→ **Problem statement**: Copy out exactly the lines from the one containing "cad_parts[node].hide_render = cad_parts[node].hide_viewport" to the end of the records below, both included, and nothing else.

→ **Listing**:

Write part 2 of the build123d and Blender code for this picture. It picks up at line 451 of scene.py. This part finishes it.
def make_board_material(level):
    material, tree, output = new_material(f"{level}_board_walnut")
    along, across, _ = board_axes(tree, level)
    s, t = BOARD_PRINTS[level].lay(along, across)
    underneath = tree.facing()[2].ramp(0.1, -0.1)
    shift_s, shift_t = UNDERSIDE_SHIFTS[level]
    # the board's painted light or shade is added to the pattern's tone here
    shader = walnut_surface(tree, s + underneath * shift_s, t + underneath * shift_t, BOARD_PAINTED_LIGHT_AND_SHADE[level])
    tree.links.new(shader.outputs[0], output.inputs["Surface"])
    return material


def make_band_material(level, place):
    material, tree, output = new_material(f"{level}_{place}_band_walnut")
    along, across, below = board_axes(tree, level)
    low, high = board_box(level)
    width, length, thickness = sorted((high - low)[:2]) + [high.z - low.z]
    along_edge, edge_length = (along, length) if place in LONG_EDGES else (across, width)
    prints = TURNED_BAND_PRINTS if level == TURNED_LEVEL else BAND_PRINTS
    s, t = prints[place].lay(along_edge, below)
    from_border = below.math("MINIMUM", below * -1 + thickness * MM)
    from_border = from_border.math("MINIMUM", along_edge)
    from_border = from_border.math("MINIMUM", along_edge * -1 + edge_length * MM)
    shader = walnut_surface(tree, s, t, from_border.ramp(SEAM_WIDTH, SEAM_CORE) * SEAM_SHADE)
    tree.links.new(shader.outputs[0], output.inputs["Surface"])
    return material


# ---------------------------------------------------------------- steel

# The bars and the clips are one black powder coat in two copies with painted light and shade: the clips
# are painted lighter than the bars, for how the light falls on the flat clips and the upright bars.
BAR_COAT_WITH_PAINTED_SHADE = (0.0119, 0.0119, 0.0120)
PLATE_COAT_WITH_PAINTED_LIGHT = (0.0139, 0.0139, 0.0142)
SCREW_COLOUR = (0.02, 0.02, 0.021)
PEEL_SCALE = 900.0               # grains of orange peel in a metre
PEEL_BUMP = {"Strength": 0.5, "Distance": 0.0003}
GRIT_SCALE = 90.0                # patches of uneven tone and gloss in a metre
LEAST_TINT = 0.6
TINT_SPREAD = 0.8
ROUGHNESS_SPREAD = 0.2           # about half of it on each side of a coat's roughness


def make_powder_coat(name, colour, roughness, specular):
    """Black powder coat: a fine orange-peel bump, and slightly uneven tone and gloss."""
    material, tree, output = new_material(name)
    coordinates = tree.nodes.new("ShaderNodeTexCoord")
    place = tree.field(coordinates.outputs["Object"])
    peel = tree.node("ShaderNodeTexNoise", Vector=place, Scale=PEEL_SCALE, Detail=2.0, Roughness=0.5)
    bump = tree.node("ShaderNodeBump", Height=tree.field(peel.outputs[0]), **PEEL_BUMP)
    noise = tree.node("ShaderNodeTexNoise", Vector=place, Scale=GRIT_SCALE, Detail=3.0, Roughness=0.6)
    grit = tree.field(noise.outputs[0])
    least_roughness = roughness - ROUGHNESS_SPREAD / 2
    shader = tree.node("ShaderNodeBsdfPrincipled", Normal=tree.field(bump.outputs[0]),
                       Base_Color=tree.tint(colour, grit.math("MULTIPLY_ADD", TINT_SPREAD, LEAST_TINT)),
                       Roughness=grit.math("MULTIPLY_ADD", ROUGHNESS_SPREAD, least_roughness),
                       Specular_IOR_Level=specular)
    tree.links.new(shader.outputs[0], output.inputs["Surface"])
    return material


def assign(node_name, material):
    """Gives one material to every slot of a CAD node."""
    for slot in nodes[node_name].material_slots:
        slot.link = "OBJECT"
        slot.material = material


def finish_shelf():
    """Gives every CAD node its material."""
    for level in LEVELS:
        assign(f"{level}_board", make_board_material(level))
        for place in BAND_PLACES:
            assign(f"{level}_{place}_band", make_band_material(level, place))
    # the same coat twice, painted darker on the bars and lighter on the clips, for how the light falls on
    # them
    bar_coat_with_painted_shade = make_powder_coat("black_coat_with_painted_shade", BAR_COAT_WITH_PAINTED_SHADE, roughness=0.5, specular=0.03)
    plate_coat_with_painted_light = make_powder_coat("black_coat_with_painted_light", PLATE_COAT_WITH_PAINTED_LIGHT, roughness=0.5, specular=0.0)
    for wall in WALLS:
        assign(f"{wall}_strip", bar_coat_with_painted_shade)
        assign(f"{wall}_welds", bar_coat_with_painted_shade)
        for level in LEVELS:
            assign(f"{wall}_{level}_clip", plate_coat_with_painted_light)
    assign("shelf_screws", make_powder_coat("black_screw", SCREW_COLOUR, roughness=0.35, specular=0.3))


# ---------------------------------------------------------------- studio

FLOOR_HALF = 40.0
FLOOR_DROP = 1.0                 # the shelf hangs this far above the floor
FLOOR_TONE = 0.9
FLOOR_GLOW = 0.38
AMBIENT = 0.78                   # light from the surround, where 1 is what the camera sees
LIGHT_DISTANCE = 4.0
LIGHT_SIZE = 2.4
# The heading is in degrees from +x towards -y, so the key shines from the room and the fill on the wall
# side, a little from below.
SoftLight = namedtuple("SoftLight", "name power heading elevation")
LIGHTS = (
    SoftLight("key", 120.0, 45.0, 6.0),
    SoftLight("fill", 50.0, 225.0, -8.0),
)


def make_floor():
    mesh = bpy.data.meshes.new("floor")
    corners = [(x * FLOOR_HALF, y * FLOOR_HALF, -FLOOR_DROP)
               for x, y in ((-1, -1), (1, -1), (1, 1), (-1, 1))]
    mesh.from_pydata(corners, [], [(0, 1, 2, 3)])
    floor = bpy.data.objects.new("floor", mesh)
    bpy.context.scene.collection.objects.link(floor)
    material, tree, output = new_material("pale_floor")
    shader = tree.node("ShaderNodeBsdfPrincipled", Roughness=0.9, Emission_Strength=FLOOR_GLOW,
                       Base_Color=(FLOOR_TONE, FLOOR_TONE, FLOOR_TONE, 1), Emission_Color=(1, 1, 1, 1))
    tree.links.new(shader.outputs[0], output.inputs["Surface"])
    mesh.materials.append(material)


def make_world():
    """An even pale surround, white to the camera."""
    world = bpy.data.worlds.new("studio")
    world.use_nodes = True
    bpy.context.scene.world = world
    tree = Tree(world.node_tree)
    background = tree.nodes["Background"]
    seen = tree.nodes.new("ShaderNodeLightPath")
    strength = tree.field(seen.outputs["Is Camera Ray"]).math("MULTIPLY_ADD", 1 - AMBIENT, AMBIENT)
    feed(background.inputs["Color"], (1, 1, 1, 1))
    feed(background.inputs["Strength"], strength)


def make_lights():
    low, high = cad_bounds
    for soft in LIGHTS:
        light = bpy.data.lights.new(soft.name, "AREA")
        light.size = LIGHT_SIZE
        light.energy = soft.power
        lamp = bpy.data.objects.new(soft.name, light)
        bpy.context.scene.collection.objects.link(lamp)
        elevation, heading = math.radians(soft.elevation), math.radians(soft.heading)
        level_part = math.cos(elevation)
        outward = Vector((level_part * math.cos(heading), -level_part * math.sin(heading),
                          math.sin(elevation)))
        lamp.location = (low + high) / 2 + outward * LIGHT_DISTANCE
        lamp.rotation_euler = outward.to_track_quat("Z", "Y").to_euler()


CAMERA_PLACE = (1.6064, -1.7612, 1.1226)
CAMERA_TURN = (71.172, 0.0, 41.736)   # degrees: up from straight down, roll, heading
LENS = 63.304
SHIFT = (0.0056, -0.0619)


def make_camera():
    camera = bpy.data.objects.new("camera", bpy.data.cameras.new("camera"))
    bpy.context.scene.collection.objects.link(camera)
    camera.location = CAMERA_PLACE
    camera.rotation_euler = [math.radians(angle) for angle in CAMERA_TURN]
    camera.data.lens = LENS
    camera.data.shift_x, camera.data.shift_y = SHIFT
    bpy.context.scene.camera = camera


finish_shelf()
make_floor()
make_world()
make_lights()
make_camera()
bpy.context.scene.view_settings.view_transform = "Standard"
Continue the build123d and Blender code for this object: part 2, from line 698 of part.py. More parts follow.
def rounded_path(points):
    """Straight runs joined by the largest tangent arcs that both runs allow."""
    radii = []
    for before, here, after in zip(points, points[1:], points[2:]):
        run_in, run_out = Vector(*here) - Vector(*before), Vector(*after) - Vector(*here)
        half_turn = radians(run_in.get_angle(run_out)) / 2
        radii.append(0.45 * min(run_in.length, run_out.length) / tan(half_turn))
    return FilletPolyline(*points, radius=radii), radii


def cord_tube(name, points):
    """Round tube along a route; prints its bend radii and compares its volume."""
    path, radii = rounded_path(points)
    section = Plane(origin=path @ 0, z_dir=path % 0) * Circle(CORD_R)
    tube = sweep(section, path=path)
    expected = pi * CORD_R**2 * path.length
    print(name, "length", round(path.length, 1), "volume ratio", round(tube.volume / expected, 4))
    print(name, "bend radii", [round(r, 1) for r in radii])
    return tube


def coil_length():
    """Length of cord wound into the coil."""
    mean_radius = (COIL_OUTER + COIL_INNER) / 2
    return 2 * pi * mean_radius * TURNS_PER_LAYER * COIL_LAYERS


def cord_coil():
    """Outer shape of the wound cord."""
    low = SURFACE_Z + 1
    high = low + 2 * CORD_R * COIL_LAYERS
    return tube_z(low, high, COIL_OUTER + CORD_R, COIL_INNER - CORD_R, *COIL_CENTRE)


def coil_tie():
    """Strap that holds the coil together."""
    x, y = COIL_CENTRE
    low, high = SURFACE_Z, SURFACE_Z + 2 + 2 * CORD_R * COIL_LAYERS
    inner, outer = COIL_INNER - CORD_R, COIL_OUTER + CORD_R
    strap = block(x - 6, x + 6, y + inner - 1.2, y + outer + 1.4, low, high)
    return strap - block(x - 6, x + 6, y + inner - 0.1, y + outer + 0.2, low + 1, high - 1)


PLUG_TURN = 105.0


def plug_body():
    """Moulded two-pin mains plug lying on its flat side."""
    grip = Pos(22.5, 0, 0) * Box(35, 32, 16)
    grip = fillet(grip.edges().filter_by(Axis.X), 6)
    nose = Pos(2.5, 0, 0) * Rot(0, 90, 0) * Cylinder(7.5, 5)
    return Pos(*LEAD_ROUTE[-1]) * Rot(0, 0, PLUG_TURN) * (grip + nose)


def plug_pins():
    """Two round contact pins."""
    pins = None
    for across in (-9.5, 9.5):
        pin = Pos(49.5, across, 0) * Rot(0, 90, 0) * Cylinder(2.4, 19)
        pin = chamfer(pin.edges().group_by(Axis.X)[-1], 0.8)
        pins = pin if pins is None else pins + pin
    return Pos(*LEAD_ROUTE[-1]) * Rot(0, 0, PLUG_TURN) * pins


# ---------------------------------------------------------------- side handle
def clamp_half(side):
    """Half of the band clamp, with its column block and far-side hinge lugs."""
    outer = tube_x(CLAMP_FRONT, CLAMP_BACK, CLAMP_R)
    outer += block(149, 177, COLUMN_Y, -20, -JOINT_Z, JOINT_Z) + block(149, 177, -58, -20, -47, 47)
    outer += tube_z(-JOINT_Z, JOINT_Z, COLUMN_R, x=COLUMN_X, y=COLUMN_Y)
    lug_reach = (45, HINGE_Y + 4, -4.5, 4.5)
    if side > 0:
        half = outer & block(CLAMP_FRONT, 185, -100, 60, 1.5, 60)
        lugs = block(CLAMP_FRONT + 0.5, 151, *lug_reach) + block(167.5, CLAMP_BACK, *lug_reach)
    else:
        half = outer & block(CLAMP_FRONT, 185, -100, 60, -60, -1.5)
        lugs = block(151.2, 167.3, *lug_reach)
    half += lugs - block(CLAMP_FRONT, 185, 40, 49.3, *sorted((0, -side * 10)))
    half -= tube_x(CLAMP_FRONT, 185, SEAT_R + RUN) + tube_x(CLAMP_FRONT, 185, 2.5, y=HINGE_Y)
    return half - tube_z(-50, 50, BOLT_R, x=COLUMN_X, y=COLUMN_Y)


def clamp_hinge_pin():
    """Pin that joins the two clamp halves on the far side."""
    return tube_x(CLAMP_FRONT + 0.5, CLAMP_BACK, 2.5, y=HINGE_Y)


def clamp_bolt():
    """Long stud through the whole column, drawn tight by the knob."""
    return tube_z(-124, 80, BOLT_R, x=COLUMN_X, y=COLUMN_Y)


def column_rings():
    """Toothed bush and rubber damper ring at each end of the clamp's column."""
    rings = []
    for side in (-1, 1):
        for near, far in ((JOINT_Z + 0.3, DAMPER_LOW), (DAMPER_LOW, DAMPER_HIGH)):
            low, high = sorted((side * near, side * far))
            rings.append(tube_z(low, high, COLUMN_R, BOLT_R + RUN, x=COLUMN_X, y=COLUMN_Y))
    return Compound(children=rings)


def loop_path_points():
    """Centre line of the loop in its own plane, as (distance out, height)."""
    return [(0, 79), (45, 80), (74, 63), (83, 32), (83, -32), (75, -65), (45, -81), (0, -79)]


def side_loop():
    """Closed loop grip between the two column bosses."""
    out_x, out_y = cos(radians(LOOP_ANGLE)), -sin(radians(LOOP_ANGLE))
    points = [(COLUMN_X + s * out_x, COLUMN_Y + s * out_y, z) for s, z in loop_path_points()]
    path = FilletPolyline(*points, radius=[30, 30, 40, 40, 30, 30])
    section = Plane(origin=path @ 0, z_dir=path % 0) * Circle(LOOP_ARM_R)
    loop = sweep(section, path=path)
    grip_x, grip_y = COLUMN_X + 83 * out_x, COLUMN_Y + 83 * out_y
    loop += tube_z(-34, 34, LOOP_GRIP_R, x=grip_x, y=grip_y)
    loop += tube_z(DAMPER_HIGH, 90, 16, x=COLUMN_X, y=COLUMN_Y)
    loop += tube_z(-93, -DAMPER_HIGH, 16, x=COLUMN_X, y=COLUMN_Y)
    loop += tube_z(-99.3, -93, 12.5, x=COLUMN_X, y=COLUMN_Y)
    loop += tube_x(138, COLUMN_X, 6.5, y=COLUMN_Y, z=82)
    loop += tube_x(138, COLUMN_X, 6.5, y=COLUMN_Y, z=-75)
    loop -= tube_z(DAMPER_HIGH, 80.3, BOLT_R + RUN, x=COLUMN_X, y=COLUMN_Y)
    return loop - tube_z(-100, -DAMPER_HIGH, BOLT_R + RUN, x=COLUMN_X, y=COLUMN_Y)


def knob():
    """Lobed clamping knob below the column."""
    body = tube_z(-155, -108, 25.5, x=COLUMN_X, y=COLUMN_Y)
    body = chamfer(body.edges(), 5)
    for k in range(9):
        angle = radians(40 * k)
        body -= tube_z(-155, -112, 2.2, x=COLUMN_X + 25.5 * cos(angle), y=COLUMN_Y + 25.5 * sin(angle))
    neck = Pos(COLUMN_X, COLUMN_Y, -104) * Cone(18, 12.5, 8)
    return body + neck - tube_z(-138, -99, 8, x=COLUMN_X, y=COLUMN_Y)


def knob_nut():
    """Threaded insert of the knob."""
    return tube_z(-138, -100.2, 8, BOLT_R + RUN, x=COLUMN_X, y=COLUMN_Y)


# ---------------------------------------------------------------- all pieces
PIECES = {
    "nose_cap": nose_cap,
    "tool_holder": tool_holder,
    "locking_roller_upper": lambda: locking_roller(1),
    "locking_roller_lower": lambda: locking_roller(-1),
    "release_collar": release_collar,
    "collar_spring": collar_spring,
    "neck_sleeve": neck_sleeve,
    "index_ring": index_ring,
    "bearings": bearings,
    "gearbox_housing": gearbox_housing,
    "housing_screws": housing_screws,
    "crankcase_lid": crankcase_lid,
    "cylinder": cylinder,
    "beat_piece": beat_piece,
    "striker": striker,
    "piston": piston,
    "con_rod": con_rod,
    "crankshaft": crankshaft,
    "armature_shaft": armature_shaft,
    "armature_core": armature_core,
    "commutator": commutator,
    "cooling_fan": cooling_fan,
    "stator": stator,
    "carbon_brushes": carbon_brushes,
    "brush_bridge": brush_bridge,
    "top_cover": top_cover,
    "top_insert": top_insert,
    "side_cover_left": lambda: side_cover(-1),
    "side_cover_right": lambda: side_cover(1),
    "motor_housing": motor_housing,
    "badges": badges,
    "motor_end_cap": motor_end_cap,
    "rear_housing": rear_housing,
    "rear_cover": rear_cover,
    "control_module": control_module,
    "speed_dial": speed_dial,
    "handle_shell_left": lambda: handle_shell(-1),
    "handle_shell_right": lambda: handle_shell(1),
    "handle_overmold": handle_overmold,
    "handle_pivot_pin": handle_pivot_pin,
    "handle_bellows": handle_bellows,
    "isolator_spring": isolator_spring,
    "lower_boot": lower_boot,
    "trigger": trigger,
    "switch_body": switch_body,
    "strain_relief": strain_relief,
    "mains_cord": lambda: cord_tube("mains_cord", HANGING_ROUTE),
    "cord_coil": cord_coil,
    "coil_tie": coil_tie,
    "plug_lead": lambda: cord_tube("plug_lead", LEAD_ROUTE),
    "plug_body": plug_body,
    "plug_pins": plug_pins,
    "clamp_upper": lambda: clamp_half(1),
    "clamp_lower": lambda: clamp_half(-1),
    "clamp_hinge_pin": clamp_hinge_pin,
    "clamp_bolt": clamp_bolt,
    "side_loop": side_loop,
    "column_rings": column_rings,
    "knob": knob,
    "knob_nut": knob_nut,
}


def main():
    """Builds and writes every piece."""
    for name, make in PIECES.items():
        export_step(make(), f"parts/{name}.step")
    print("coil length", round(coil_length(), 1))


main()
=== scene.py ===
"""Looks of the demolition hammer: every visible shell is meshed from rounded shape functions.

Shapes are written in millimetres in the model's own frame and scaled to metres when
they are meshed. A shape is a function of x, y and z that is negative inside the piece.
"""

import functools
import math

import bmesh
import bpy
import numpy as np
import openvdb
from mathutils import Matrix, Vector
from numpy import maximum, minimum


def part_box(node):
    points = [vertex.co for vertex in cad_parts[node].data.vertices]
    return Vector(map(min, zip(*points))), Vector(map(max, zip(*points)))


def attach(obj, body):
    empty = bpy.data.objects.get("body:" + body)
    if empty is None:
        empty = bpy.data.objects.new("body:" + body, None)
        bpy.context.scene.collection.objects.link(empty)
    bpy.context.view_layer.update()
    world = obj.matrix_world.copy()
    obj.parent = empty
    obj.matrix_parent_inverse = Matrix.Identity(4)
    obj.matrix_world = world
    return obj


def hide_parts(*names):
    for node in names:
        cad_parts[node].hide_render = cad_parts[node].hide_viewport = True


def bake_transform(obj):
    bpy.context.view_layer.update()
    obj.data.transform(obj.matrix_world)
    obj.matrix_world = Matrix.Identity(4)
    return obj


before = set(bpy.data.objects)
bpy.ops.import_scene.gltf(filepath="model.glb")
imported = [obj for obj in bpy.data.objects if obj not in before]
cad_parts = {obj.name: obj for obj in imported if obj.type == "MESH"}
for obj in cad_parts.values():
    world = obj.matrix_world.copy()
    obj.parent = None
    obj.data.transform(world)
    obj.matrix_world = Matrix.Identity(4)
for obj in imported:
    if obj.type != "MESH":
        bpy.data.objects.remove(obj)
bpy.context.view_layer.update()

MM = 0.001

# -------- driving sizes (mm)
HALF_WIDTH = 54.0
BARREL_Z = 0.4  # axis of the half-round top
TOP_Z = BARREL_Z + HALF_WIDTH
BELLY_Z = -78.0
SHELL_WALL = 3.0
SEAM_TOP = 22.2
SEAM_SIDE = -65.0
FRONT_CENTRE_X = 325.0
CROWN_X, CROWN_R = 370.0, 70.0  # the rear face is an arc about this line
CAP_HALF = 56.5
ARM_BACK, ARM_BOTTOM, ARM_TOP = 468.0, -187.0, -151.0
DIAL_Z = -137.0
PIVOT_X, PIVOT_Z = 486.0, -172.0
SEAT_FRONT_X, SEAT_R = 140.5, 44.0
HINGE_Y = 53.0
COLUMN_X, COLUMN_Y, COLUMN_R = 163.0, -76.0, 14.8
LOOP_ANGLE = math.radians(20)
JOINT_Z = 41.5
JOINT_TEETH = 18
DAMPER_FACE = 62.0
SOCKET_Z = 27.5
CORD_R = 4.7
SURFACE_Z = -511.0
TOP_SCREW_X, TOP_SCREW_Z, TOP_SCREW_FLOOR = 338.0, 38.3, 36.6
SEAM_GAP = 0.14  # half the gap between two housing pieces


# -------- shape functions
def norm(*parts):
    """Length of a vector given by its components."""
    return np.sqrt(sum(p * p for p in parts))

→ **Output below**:
        cad_parts[node].hide_render = cad_parts[node].hide_viewport = True


def bake_transform(obj):
    bpy.context.view_layer.update()
    obj.data.transform(obj.matrix_world)
    obj.matrix_world = Matrix.Identity(4)
    return obj


before = set(bpy.data.objects)
bpy.ops.import_scene.gltf(filepath="model.glb")
imported = [obj for obj in bpy.data.objects if obj not in before]
cad_parts = {obj.name: obj for obj in imported if obj.type == "MESH"}
for obj in cad_parts.values():
    world = obj.matrix_world.copy()
    obj.parent = None
    obj.data.transform(world)
    obj.matrix_world = Matrix.Identity(4)
for obj in imported:
    if obj.type != "MESH":
        bpy.data.objects.remove(obj)
bpy.context.view_layer.update()

MM = 0.001

# -------- driving sizes (mm)
HALF_WIDTH = 54.0
BARREL_Z = 0.4  # axis of the half-round top
TOP_Z = BARREL_Z + HALF_WIDTH
BELLY_Z = -78.0
SHELL_WALL = 3.0
SEAM_TOP = 22.2
SEAM_SIDE = -65.0
FRONT_CENTRE_X = 325.0
CROWN_X, CROWN_R = 370.0, 70.0  # the rear face is an arc about this line
CAP_HALF = 56.5
ARM_BACK, ARM_BOTTOM, ARM_TOP = 468.0, -187.0, -151.0
DIAL_Z = -137.0
PIVOT_X, PIVOT_Z = 486.0, -172.0
SEAT_FRONT_X, SEAT_R = 140.5, 44.0
HINGE_Y = 53.0
COLUMN_X, COLUMN_Y, COLUMN_R = 163.0, -76.0, 14.8
LOOP_ANGLE = math.radians(20)
JOINT_Z = 41.5
JOINT_TEETH = 18
DAMPER_FACE = 62.0
SOCKET_Z = 27.5
CORD_R = 4.7
SURFACE_Z = -511.0
TOP_SCREW_X, TOP_SCREW_Z, TOP_SCREW_FLOOR = 338.0, 38.3, 36.6
SEAM_GAP = 0.14  # half the gap between two housing pieces


# -------- shape functions
def norm(*parts):
    """Length of a vector given by its components."""
    return np.sqrt(sum(p * p for p in parts))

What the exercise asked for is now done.